目的：探讨Snail在肝内胆管癌组织中的表达及其与患者临床病理特征和生存预后的关系。方法：回顾性分析1999年12月—2010年1月外科手术治疗的55例肝内胆管癌病例及随访资料，免疫组织化学检测上述患者癌组织及癌旁组织标本中Snail的表达情况，分析Snail表达与临床病例资料、病理特征及预后的关系。结果：肿瘤组织中Snail表达量（2.764 vs. 0.914）与高表达率（48.6% vs. 18.0%）均明显高于癌旁组织（均P<0.05），且Snail表达与肿瘤分化（χ2=4.231，P=0.040）、TNM分期（χ2=6.631，P=0.010）、淋巴结转移（χ2=4.134，P=0.042）、微血管侵犯（χ2=10.197，P=0.001）以及复发（χ2=4.610，P=0.032）有关，与Snail低表达患者比较，Snail高表达患者总体生存率降低（P=0.018）、术后累计复发率升高（P=0.032）。单因素分析与多因素Cox回归模型分析结果示，微血管侵犯、淋巴结转移以及Snail表达是肝内胆管癌患者预后的独立影响因素（均P<0.05）。结论：Snail在肝内胆管癌组织中表达增加，且Snail过表达与肝内胆管癌患者恶性病理特征及不良预后密切相关。
Snail expression in intrahepatic cholangiocarcinoma and its clinical significance
Objective: To investigate the Snail expression in intrahepatic cholangiocarcinoma (ICC) and its relations with clinicopathologic features and prognosis of the patients.
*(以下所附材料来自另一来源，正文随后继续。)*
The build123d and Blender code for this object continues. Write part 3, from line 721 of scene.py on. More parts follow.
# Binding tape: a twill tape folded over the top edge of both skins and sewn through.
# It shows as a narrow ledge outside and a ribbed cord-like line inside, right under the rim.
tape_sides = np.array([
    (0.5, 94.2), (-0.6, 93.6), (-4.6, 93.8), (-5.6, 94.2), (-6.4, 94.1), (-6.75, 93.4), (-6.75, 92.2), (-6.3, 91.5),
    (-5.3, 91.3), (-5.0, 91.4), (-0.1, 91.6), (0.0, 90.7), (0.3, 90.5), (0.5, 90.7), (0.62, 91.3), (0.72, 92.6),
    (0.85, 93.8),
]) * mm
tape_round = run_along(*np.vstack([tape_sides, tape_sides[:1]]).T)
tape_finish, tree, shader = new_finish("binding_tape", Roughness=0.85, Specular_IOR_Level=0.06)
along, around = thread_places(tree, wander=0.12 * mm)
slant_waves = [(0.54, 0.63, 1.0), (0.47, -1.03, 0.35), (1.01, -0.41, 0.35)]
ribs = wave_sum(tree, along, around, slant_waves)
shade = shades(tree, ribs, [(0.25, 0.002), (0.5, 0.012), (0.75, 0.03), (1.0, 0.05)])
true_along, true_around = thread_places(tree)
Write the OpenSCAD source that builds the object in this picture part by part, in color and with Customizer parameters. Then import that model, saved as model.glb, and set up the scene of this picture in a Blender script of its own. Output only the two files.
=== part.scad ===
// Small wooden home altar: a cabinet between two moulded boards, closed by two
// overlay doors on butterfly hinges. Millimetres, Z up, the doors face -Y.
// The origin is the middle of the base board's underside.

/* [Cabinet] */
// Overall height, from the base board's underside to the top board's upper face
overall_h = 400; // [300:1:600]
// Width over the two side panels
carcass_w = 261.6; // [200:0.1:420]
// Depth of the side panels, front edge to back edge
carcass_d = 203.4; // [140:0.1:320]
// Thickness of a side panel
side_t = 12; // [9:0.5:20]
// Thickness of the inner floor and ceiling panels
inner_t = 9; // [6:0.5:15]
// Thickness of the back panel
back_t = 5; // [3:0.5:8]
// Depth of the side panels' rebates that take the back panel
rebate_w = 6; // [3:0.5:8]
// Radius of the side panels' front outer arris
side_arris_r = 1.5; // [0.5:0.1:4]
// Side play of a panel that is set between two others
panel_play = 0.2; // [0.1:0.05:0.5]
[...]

Methods: The clinical and follow-up data of 55 ICC patients undergoing surgical treatment between December 1999 and January 2010 were retrospectively analyzed. The Snail expressions in specimens of tumor and adjacent tissues from these patients were determined by immunohistochemical staining, and the relations of Snail expression with the clinicopathologic characteristics and prognosis of the patients were statistically analyzed. Results: In tumor tissues compared with their adjacent tissues, both the expression level (2.764 vs. 0.914) and high expression rate of Snail (48.6% vs. 18.0%) were significantly increased (both P<0.05), and Snail expression was significantly associated with the tumor differentiation (χ2=4.231, P=0.040), TNM stage (χ2=6.631, P=0.010), lymphatic metastasis (χ2=4.134, P=0.042), microvascular invasion (χ2=10.197, P=0.001) and recurrence (χ2=4.610, P=0.032); the postoperative overall survival rate was decreased (P=0.018) and accumulative recurrence rate was increased (P=0.032) in patients with high Snail expression compared with those with low expression. Results of univariate and multivariate Cox regression analysis revealed that microvascular invasion, lymphatic metastasis and Snail expression were independent influential factors for prognosis of the patients (all P<0.05). Conclusion: Snail expression is increased in ICC tissue, and its overexpression is closely related to malignant pathological profiles and dismal prognosis of the ICC patients.